At around 5,070 pounds, the plane weighs about as much as a minivan or mid-sized truck. An empty Boeing 747, in comparison, weighs 400,000 pounds. To help steady it during takeoffs and landings, the plane was guided by runners and bicyclists
Despite its historic mission, the Solar Impulse 2’s journey was far from a quick or problem-free.
The pilots faced a nine-month delay a year ago after the plane’s batteries were damaged during a flight from Japan to Hawaii. It was also delayed for more than a week in Cairo ahead of its final flight to Abu Dhabi when Piccard fell ill, and due to poor weather conditions.
Over its entire mission, Solar Impulse 2 completed more than 500 flight hours, cruising at an average speed of between 28 mph and 56 mph. It made stops in Oman, India, Myanmar, China, Japan, the U.S., Spain, Italy, Egypt and the United Arab Emirates. Its North American stops included California, Arizona, Oklahoma, Ohio, Pennsylvania and New York.
In a statement this week, Borschberg said it is no longer a question of whether it’s possible to fly without fuel or polluting emissions.
“By flying around the world thanks to renewable energy and clean technologies, we have demonstrated that we can now make our world more energy efficient,” he said.
The carbon-fiber plane is a single-seater aircraft, meaning its two Swiss pilots — Piccard and Andre Borschberg— had to take turns flying solo for long days and nights. To calm their minds and manage fatigue during the long solo flights, Borschberg practiced yoga and Piccard self-hypnosis.
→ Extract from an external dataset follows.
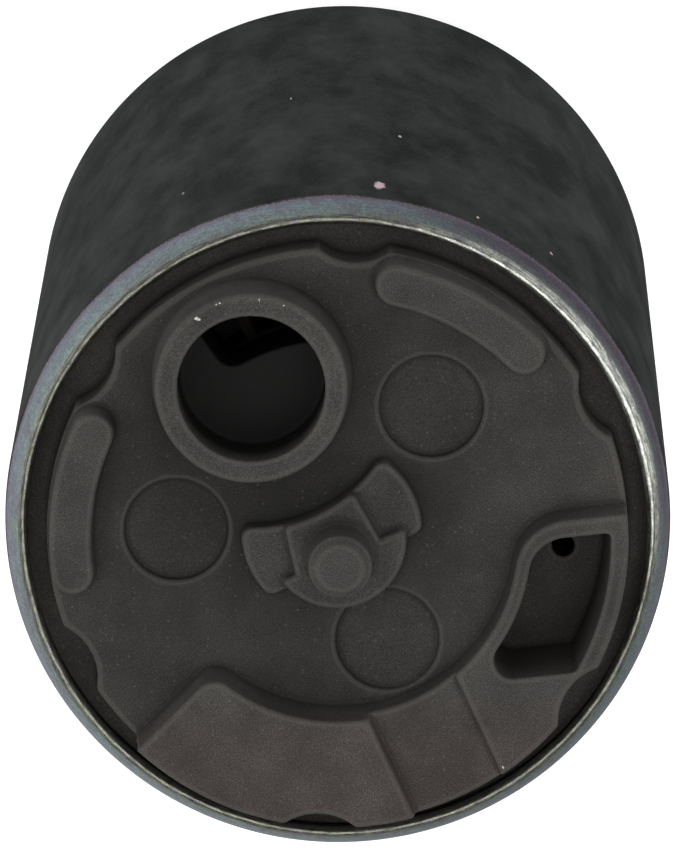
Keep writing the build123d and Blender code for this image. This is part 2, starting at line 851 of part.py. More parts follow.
def outlet_cap():
    """The moulded end: skirt, floor, brush guides, bush tube, nipple and valve seats."""
    body = spin(
        (0, pocket_floor),
        (flange_radius - skirt_wall, pocket_floor),
        (flange_radius - skirt_wall, cap_shoulder),
        (flange_radius, cap_shoulder),
        (flange_radius, outlet_bend + roll_seat),
        (roll_radius(ledge_height) - fit_gap, cap_ledge),
        (platform_radius, cap_ledge),
        (platform_radius, cap_face),
        (0, cap_face),
    )
    body = fillet(body.edges().group_by(Axis.Z)[0], cap_rounding)
    body += rod(bush_tube_radius, pocket_floor, bush_top)
    body += rod(relief_bore + relief_wall, relief_mouth, relief_tube_top, relief_x, relief_y)
    divider = Pos(0, terminal_y) * Rectangle(divider_thickness, divider_depth)
    body += prism(divider & Circle(platform_radius - cap_rounding), cap_face - divider_rise, cap_face)
    body += nipple()
    for side in (-1, 1):
        body += brush_box(side, slide_gap + brush_wall, pocket_floor, guide_top)
        body += rod(choke_hole + choke_wall, pocket_floor, choke_top, side * choke_x, choke_y)
        body += terminal_foot(side)
    for side in (-1, 1):
        body -= brush_box(side, slide_gap, pocket_floor, guide_top + overrun)
        body -= rod(choke_hole, pocket_floor, choke_top + overrun, side * choke_x, choke_y)
        plate_room = offset(brush_plate_outline(side), slide_gap)
        body -= prism(plate_room, pocket_floor, plate_top + slide_gap)
        body -= terminal_room(side)
    body -= rod(outlet_bush_radius + press_gap, bush_bottom, bush_top + overrun)
    body -= rod(shaft_radius + slide_gap, bush_bottom - overrun, bush_top)
    body -= rod(check_seat_radius, check_seat - overrun, pocket_floor + overrun, 0, nipple_y)
    body -= rod(nipple_bore, nipple_tip - overrun, check_seat, 0, nipple_y)
    body -= rod(relief_seat_radius, relief_seat - overrun, relief_tube_top + overrun, relief_x, relief_y)
    body -= rod(relief_bore, relief_mouth - overrun, relief_seat, relief_x, relief_y)
    return body - seal_groove()


def seal_groove():
    """The groove for the seal in the cap's skirt."""
    level = cap_ledge + seal_depth
    inner = flange_radius - 2 * seal_radius
    return tube(casing_radius, inner, level - seal_radius, level + seal_radius)


def cap_seal():
    """The rubber ring between the cap and the casing."""
    centre = (end_bore - press_gap - seal_radius, cap_ledge + seal_depth)
    return revolve(Plane.XZ * (Pos(*centre) * Circle(seal_radius - press_gap)), Axis.Z)


def check_valve_poppet():
    """The mushroom poppet that stops fuel running back."""
    top = check_seat - rest_gap
    head = top - check_head_thickness
    nose = top + check_seat_thickness / 2
    body = spin(
        (0, nose),
        (check_stem_radius, nose),
        (check_seat_radius - slide_gap, top),
        (check_head_radius, top),
        (check_head_radius, head),
        (check_stem_radius, head),
        (check_stem_radius, head - check_stem_length),
        (0, head - check_stem_length),
    )
    return Pos(0, nipple_y) * body


def check_valve_guide():
    """The pressed-in spider that guides the poppet's stem."""
    outline = ring(check_stem_radius + running_gap, nipple_bore - press_gap)
    middle = (nipple_bore + check_stem_radius) / 2
    window = Pos(middle, 0) * SlotOverall(guide_window_length, guide_window_width, rotation=90)
    for copy in around(window, guide_window_count):
        outline -= copy
    return Pos(0, nipple_y) * prism(outline, check_guide_top - check_guide_thickness, check_guide_top)


def check_valve_spring():
    """The light spring that closes the poppet."""
    low = check_guide_top + rest_gap
    high = check_seat - 2 * rest_gap - check_head_thickness
    return coil_spring(check_coil_radius, check_wire, check_turns, low, high, 0, nipple_y)


def relief_ball_centre():
    """The level of the relief ball's centre when it is on its seat."""
    return relief_seat - math.sqrt(relief_ball**2 - relief_seat_radius**2) - rest_gap


def relief_valve_ball():
    """The steel ball that lifts off when the pressure is too high."""
    return Pos(relief_x, relief_y, relief_ball_centre()) * Sphere(relief_ball)


def relief_valve_spring():
    """The spring that holds the ball on its seat."""
    reach = relief_ball + relief_wire + rest_gap
    drop = math.sqrt(reach**2 - relief_coil_radius**2)
    low = relief_mouth + relief_plug + rest_gap
    high = relief_ball_centre() - drop + relief_wire
    return coil_spring(relief_coil_radius, relief_wire, relief_turns, low, high, relief_x, relief_y)


def relief_valve_plug():
    """The drilled plug that holds the relief spring."""
    outer = relief_bore - press_gap
    return tube(outer, relief_orifice, relief_mouth, relief_mouth + relief_plug, relief_x, relief_y)


def pieces():
    """Every piece of the pump under its own name."""
    found = {
        "casing": casing(),
        "inlet_cover": inlet_cover(),
        "pump_housing": pump_housing(),
        "thrust_disc": thrust_disc(),
        "impeller": impeller(),
        "rotor_shaft": rotor_shaft(),
        "bearing_inlet": bearing_inlet(),
        "bearing_outlet": bearing_outlet(),
        "armature_core": armature_core(),
        "armature_windings": armature_windings(),
        "end_insulator_inlet": end_insulator(core_top),
        "end_insulator_outlet": end_insulator(core_bottom - insulator_thickness),
        "commutator_base": commutator_base(),
        "commutator_segments": commutator_segments(),
        "magnet_a": magnet(0),
        "magnet_b": magnet(180),
        "magnet_clip_a": magnet_clip(90),
        "magnet_clip_b": magnet_clip(270),
        "outlet_cap": outlet_cap(),
        "cap_seal": cap_seal(),
        "check_valve_poppet": check_valve_poppet(),
        "check_valve_guide": check_valve_guide(),
        "check_valve_spring": check_valve_spring(),
        "relief_valve_ball": relief_valve_ball(),
        "relief_valve_spring": relief_valve_spring(),
        "relief_valve_plug": relief_valve_plug(),
    }
    for letter, side in (("a", -1), ("b", 1)):
        found[f"brush_{letter}"] = brush(side)
        found[f"brush_spring_{letter}"] = brush_spring(side)
        found[f"brush_lead_{letter}"] = brush_lead(side)
        found[f"brush_plate_{letter}"] = brush_plate(side)
        found[f"choke_core_{letter}"] = choke_core(side)
        found[f"choke_coil_{letter}"] = choke_coil(side)
        found[f"terminal_{letter}"] = terminal(side)
    return found


os.makedirs("parts", exist_ok=True)
for name, piece in pieces().items():
    export_step(piece, f"parts/{name}.step")
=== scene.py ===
# %% [markdown]
# An electric fuel pump of the kind that hangs inside a car's tank: a black steel tube
# with a dark die-cast cover rolled into its open end. We look straight at that cover, so
# most of this lesson is about two finishes: a hard, dry, slightly sparkling casting, and
# the thin bright strip of plated steel where the black coat stops at the roll.
# The measured model comes first. Everything below is dressed onto it. Sizes are in
# millimetres where nothing else is said, and mm turns them into Blender's metres.

# %% The measured model
import json
import math

import bmesh
import bpy
import numpy as np
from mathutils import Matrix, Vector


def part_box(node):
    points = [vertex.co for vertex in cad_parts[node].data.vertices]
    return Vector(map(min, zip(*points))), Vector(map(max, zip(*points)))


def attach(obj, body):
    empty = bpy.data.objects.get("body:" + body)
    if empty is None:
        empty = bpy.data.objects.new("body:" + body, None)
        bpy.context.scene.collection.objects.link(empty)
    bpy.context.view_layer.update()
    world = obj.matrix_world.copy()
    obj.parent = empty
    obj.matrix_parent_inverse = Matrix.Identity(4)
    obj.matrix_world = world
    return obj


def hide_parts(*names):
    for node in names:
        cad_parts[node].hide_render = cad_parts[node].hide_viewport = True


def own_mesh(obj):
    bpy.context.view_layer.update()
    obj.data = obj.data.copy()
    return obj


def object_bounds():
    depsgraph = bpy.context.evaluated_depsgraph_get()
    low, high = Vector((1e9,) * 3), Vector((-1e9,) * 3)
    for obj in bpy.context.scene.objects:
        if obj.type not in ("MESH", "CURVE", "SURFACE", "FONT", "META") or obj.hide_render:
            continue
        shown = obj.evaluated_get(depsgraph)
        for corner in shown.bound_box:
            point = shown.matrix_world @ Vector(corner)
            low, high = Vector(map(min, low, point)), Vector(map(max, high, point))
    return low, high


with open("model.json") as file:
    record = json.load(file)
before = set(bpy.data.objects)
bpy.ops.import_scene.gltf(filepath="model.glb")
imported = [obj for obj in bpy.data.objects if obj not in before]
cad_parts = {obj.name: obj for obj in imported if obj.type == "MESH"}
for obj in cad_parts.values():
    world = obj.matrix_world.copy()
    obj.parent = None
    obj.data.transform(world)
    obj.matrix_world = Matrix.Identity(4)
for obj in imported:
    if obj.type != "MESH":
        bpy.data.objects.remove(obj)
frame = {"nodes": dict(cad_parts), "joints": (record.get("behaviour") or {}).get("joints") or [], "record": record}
cad_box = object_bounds()
mm = 0.001

# %% [markdown]
# Blender's node trees are easier to read when one call adds a node, sets it up, wires it
# and gives back its outputs. Colours are the hex values that a paint or plating looks
# like on screen, and one function turns them into the linear light that Cycles uses.

# %% A helper for nodes, one for colours and one for pattern sizes
def linear(code):
    """A colour such as "3a3836", as linear red, green, blue and alpha."""
    values = np.array([int(code[i:i + 2], 16) for i in (0, 2, 4)]) / 255
    light = np.where(values <= 0.04045, values / 12.92, ((values + 0.055) / 1.055) ** 2.4)
    return (*light.tolist(), 1.0)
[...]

The pilots would rest a maximum of 20 minutes at a time, repeating the naps 12 times over each 24-hour stretch.
It took 70 hours for Piccard to cross the Atlantic Ocean, which was the first by a solar-powered airplane.
Borschberg’s flight over the Pacific Ocean at 118 hours — or what is five days and five nights — shattered the record for the longest flight duration by an aircraft flying solo.